After my return I knew that I had to tell this story to American children-not only because it fascinated me and because I loved the child, but above all because throughout this country there are now more an~d more such children, born in ruins abroad and come here to a new life and a home they never had.

Three is a Family (Washburne, 1955), as I called my story, was just finished when I received an invitation to contribute to the Vision Book series. I welcomed this challenge to write for children about Saints and their way of communicating visions to the world; to project an inner image has always seemed to me the highest of goals. And yet I was afraid that I might find no suitable theme for a Vision Book. I could think only of St. Bernadette who had seemed almost tangibly close to us at Lourdes-but her story, I felt sure, was too well known. But I was amazed to discover that there was as yet no children's book about Bernadette, who was herself a child at the time of her visions.

In writing Bernadette and the Lady (Farrar, 1956) I had a strange experience. I had trouble with the ending; there were several ways of handling it, but none of them seemed quite right. Having done my best, and feeling not quite happy with the result, I left with a friend for a week's vacation on Cape Cod. Hot and tired from the long ride, we ha~d just stopped to rest up in a small village when my friend cried, "Our Lady of Lourdes!", pointing at the door of a tiny church in front of us. We went in-and saw little Bernadette beside the altar, kneeling before her Lady as though alive! Then and there I knew how my story had to end.

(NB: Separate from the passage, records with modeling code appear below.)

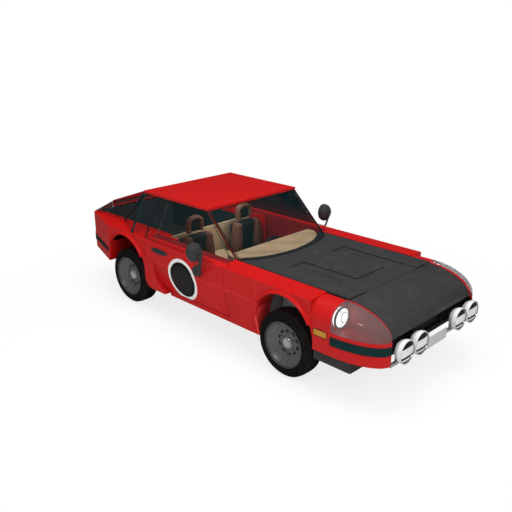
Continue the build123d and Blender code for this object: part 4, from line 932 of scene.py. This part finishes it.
# ---------------------------------------------------------------- mirrors
# Each door mirror is a die-cast egg-shaped shell on a flat bent strap, which springs from a
# domed foot screwed to the door; the glass sits in a recess at the back of the shell.
clean = {"dust_amount": 0.0}
mirror_skin = satin_material("mirror_enamel", (0.036, 0.037, 0.038), 0.33, 900.0, 0.0, 0.00005, **clean)
mirror_glass = silvered("mirror_glass", (0.9, 0.91, 0.92), 0.04)
mirror_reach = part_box("mirror_left")[1].x - 0.082
foot_y = front_axle + 1.112
foot_dome = [(0.0, 0.048), (0.014, 0.0472), (0.028, 0.0438), (0.040, 0.0370), (0.050, 0.0275)]
foot_dome += [(0.0565, 0.0160), (0.059, 0.0050), (0.0595, 0.0004)]
route = [(0.870, foot_y - 0.020, 0.684), (0.888, foot_y - 0.052, 0.690), (0.904, foot_y - 0.086, 0.708)]
route += [(0.915, foot_y - 0.112, 0.740), (0.922, foot_y - 0.134, 0.790), (0.928, foot_y - 0.152, 0.845)]
route += [(0.932, foot_y - 0.166, 0.895), (0.934, foot_y - 0.174, 0.935)]
bracket = [(0.926, foot_y - 0.172, 0.948), (0.950, foot_y - 0.172, 0.950), (0.982, foot_y - 0.160, 0.950)]
recess = 0.030
for side, word in SIDES:
    body = word + "_door"
    head = Vector((side * mirror_reach, foot_y - 0.091, 0.935))
    shell = bmesh.new()
    bmesh.ops.create_uvsphere(shell, u_segments=48, v_segments=32, radius=1.0)
    for v in shell.verts:
        fullness = 1.0 + 0.08 * v.co.z
        v.co.x *= 0.078 * fullness
        v.co.y *= 0.078 * fullness
        v.co.z *= 0.095
        if v.co.y > recess:
            v.co.y = recess + (v.co.y - recess) * 0.12
        v.co += head
    piece = new_piece("mirror_shell_" + word, shell, mirror_skin, body, angle=60)
    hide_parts("mirror_" + word)
    glass = bmesh.new()
    bmesh.ops.create_circle(glass, cap_ends=True, segments=48, radius=1.0)
    sheet = bmesh.ops.extrude_face_region(glass, geom=glass.faces[:])["geom"]
    for v in sheet:
        if isinstance(v, bmesh.types.BMVert):
            v.co.z = 1.0
    for v in glass.verts:
        v.co = head + Vector((v.co.x * 0.060, 0.0345 + v.co.z * 0.003, v.co.y * 0.076))
    new_piece("mirror_glass_" + word, glass, mirror_glass, body, smooth=False)
    dome = [(r, side * w) for r, w in foot_dome]
    foot_at = (side * 0.836, foot_y, 0.695)
    spun("mirror_foot_" + word, dome, 48, foot_at, mirror_skin, body, "dark_plastic", "x")
    strap = [(both_sides(route, side), 0.034, 0.020, (side * 0.5, -0.87, 0))]
    strips("mirror_strap_" + word, strap, mirror_skin, body, "dark_plastic")
    clip = [(both_sides(bracket, side), 0.012, 0.020)]
    strips("mirror_clip_" + word, clip, mirror_skin, body, "dark_plastic")


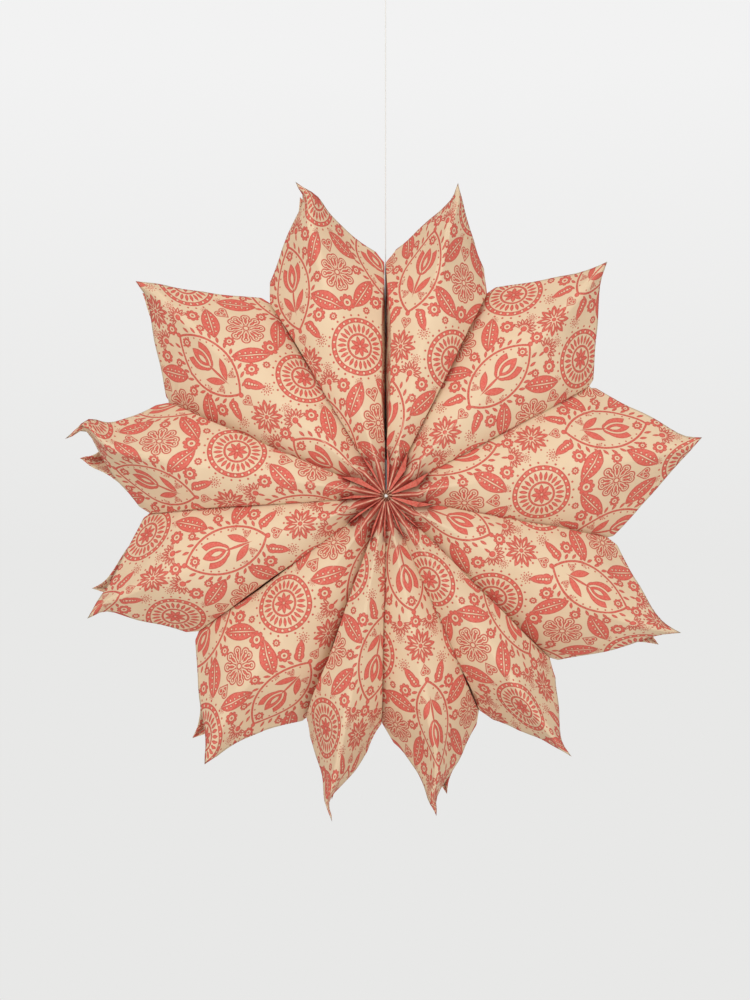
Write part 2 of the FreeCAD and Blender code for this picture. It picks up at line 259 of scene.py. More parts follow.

My next Vision Book, Christmas and the Saints (Farrar), took me back to the Holy Night. I was astonished to discover how many Saints are connected with the story of the Nativity: they brought the vision of the Child in the manger from Bethlehem to us, passing it from hand to hand, as it were, from land to land, from generation to generation. Our thanks for the Christmas we know is due to the Saints, men and women and children, who devoted their earthly lives to the heavenly message of peace to all men of good will.

The message of peace was also the theme of my next adult book, published in the spring of 1957. This is another novel, a new version of the one that was halted by the Anschluss in 1938, about the life of the Austrian countess, novelist, and Nobel Peace Prize winner, Bertha von Suttner. The German edition appeared in Vienna in 1956. Here it is entitled Cry of the Heart. It is a book very close to my own heart, like a handclasp between my old and my new homes.